Proceeds in NRO: Rs 1.2 crore minus Rs 17.94 lakh = Rs 1,02,06,000.
Repatriation route:
Since Rajesh bought using NRE funds, he can repatriate up to Rs 60 lakh (the original investment) through the NRE route. This is relatively straightforward and does not count against the USD 1 million NRO cap.
The remaining Rs 42,06,000 (the capital gain minus TDS) goes through the NRO repatriation route with Form 15CA/15CB.
Rajesh’s CA verifies:
- TDS of Rs 17.94 lakh deposited and reflected in Form 26AS
- Original NRE remittance receipts from 2018 showing Rs 60 lakh
- Capital gains computation
- No other FEMA violations
CA files Form 15CB. Rajesh files Form 15CA Part C. Submits to his bank with the full document set. Bank processes the remittance in 4 working days.
Total time from engaging the CA to money in Singapore: 18 days.
If Rajesh had not kept his 2018 NRE remittance receipts, proving the original source of funds would have taken weeks of back-and-forth with his old bank. That single missing document could have doubled the timeline.
Checklist Before You Start
Before you engage your CA and begin the repatriation process, make sure you have these documents ready:
- Registered sale deed (newly executed)
- Original purchase deed (or inheritance/succession documents)
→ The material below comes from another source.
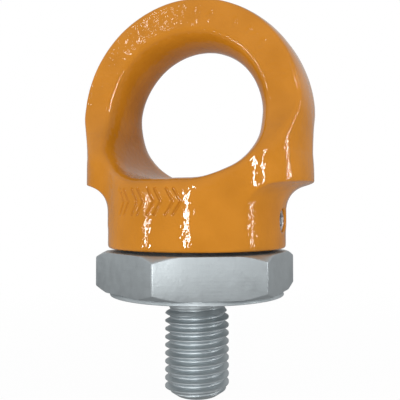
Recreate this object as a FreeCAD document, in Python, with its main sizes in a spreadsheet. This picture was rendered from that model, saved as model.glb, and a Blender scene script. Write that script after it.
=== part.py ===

- Proof of original payment method (NRE/NRO/FCNR(B) bank statements, remittance receipts)
- TDS certificate (Form 16A) from the buyer
- Form 26AS showing TDS credit
- PAN card copy
- Passport copy (current)
- Last 2 to 3 years’ Indian income tax returns
- Capital gains computation sheet
- NRO bank statement showing credit of sale proceeds
- Lower Deduction Certificate (if obtained under Section 197)
- DTAA documentation (if claiming treaty benefits in your country of residence)
Missing even one of these can delay the process by weeks. If you are planning to sell property in the next 6 to 12 months, start assembling this file now.